#### Brief
Repeat the records below exactly.
══════════
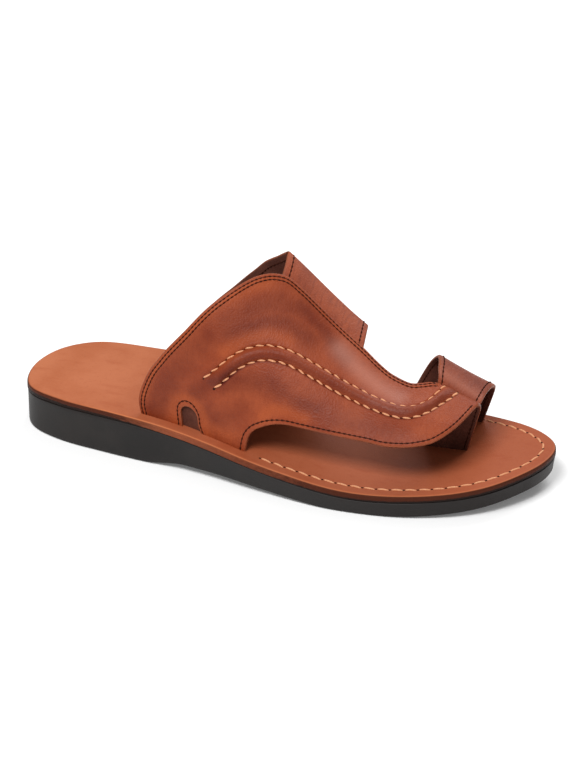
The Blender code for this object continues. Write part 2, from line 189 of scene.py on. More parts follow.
# Finer than the part's source, for the looks alone
EDGE_SOFT = 0.0009  # rounding of a strap's cut edge
GLUE_LINE = 0.00005  # between leather and lining
CORD_WIDTH = 0.0066
CORD_HEIGHT = 0.0023
CORD_ROWS = 0.0038  # from the piping's middle to its rows of stitches
VALLEY = 0.0007  # how deep those stitches pull the leather in
VALLEY_WIDTH = 0.0011
EDGE_ROWS = (0.0018, 0.0036)  # from the outer band's back and top edge to its two rows of dark stitches
SCREEN_SHARE = 0.8  # of a colour on the screen that a surface has, in this studio's light
RIB_STEPS = 16
STRIP_STEPS = 20
TURN_STEPS = 16
RING_POINTS = 360
BED_COLUMNS = 60


def eased(table, column, along):
    """A column of a table at these shares of the length, on a smooth curve that never overshoots its rows."""
    xs = np.array([row.along for row in table])
    ys = np.array([getattr(row, column) for row in table])
    rise = np.diff(ys) / np.diff(xs)
    slope = np.concatenate([rise[:1], np.zeros(len(xs) - 2), rise[-1:]])
    same = rise[:-1] * rise[1:] > 0
    slope[1:-1][same] = 2 * (rise[:-1] * rise[1:])[same] / (rise[:-1] + rise[1:])[same]
    at = np.clip(along, xs[0], xs[-1])
    i = np.clip(np.searchsorted(xs, at) - 1, 0, len(xs) - 2)
    step = xs[i + 1] - xs[i]
    t = (at - xs[i]) / step
    start = (1 + 2 * t) * (1 - t) ** 2 * ys[i] + t * (1 - t) ** 2 * step * slope[i]
    return start + t * t * (3 - 2 * t) * ys[i + 1] + t * t * (t - 1) * step * slope[i + 1]


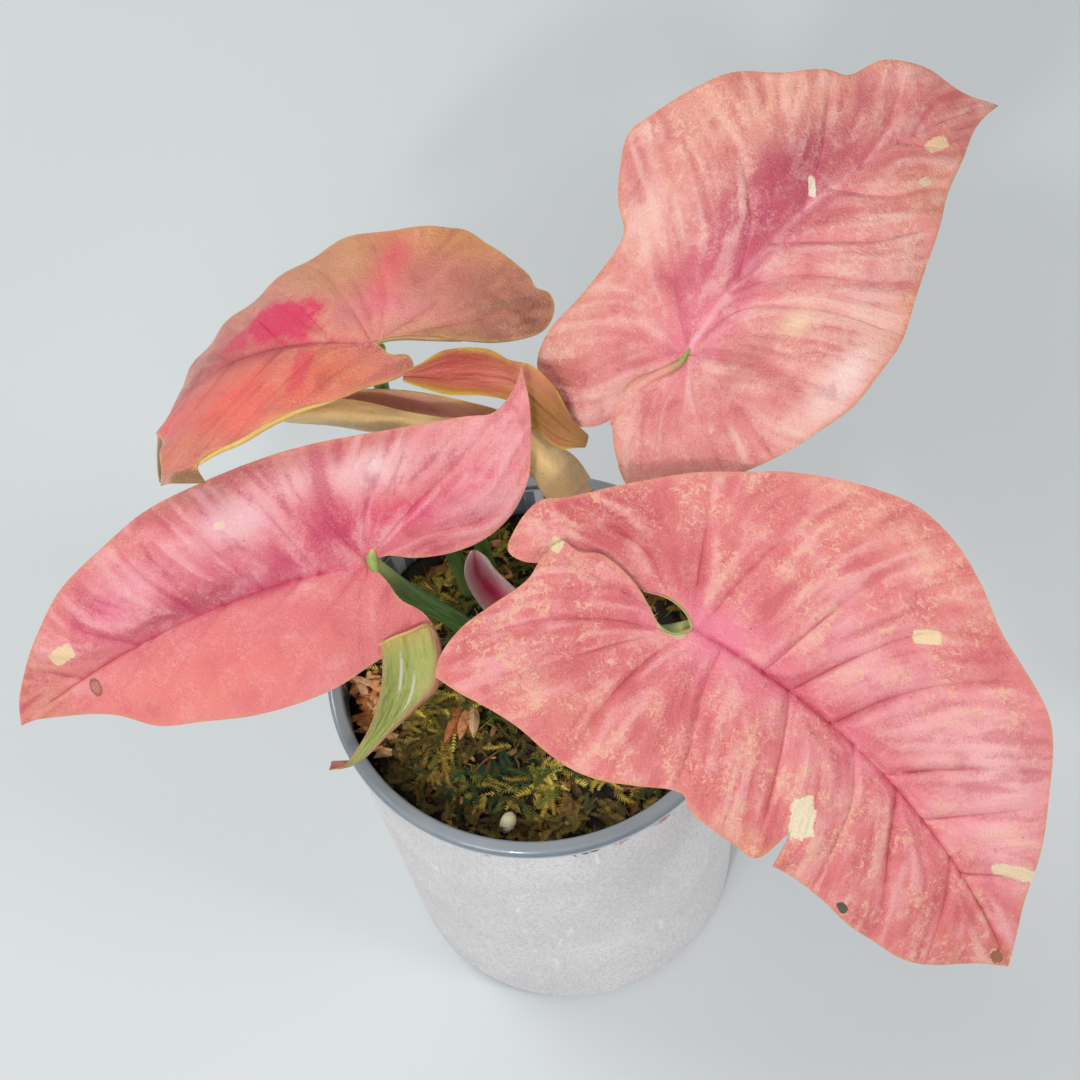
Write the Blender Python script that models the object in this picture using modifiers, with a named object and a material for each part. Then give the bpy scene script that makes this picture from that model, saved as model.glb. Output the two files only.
══════════
#### Solution for this exercise
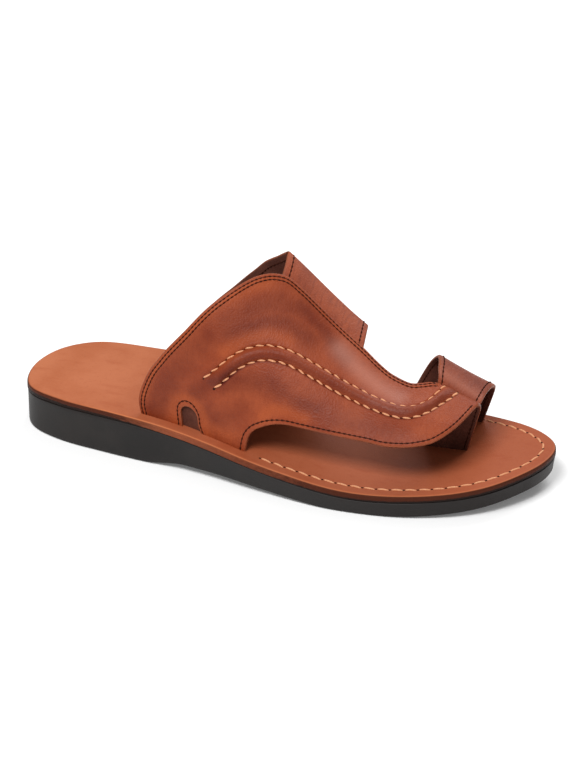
The Blender code for this object continues. Write part 2, from line 189 of scene.py on. More parts follow.
# Finer than the part's source, for the looks alone
EDGE_SOFT = 0.0009  # rounding of a strap's cut edge
GLUE_LINE = 0.00005  # between leather and lining
CORD_WIDTH = 0.0066
CORD_HEIGHT = 0.0023
CORD_ROWS = 0.0038  # from the piping's middle to its rows of stitches
VALLEY = 0.0007  # how deep those stitches pull the leather in
VALLEY_WIDTH = 0.0011
EDGE_ROWS = (0.0018, 0.0036)  # from the outer band's back and top edge to its two rows of dark stitches
SCREEN_SHARE = 0.8  # of a colour on the screen that a surface has, in this studio's light
RIB_STEPS = 16
STRIP_STEPS = 20
TURN_STEPS = 16
RING_POINTS = 360
BED_COLUMNS = 60


def eased(table, column, along):
    """A column of a table at these shares of the length, on a smooth curve that never overshoots its rows."""
    xs = np.array([row.along for row in table])
    ys = np.array([getattr(row, column) for row in table])
    rise = np.diff(ys) / np.diff(xs)
    slope = np.concatenate([rise[:1], np.zeros(len(xs) - 2), rise[-1:]])
    same = rise[:-1] * rise[1:] > 0
    slope[1:-1][same] = 2 * (rise[:-1] * rise[1:])[same] / (rise[:-1] + rise[1:])[same]
    at = np.clip(along, xs[0], xs[-1])
    i = np.clip(np.searchsorted(xs, at) - 1, 0, len(xs) - 2)
    step = xs[i + 1] - xs[i]
    t = (at - xs[i]) / step
    start = (1 + 2 * t) * (1 - t) ** 2 * ys[i] + t * (1 - t) ** 2 * step * slope[i]
    return start + t * t * (3 - 2 * t) * ys[i + 1] + t * t * (t - 1) * step * slope[i + 1]


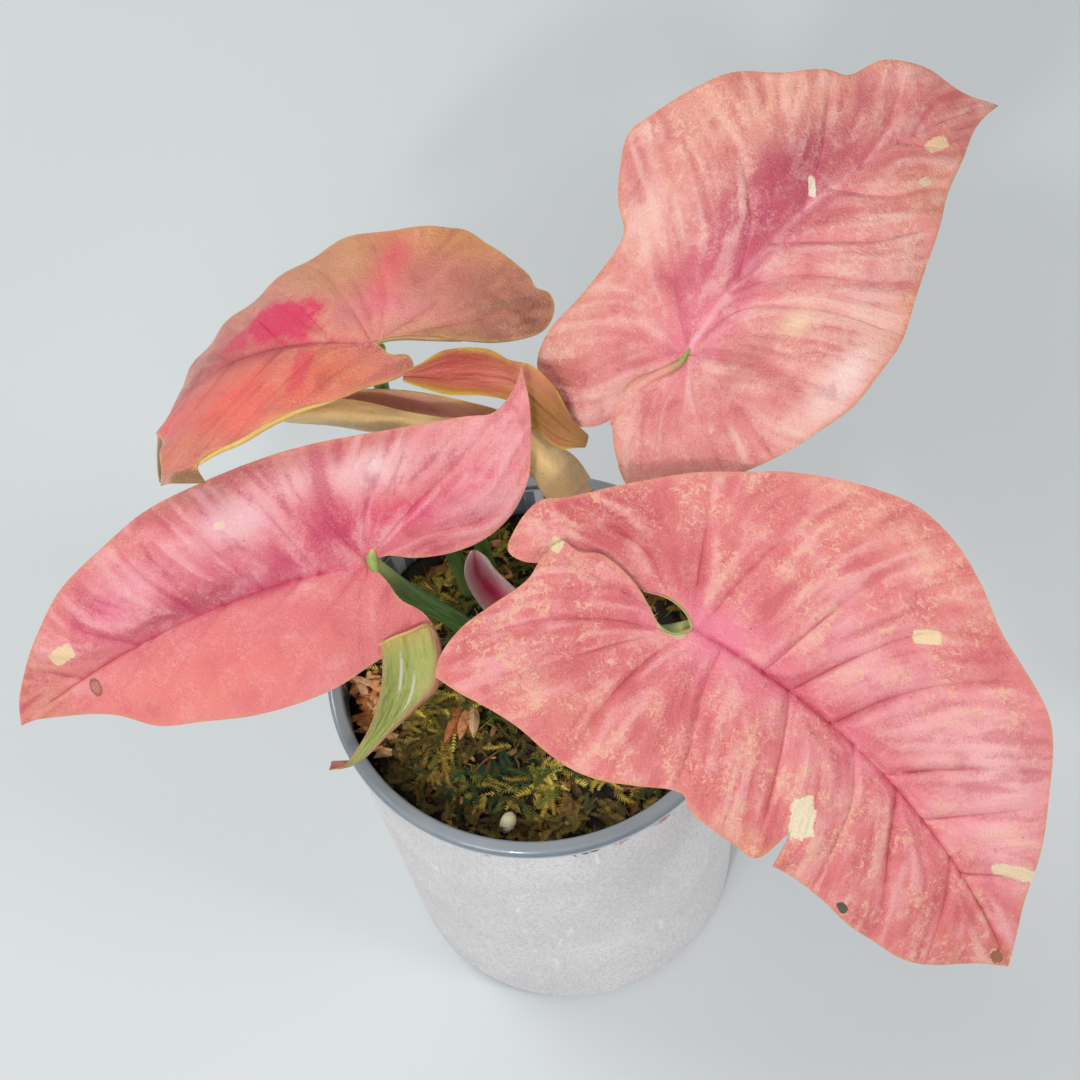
Write the Blender Python script that models the object in this picture using modifiers, with a named object and a material for each part. Then give the bpy scene script that makes this picture from that model, saved as model.glb. Output the two files only.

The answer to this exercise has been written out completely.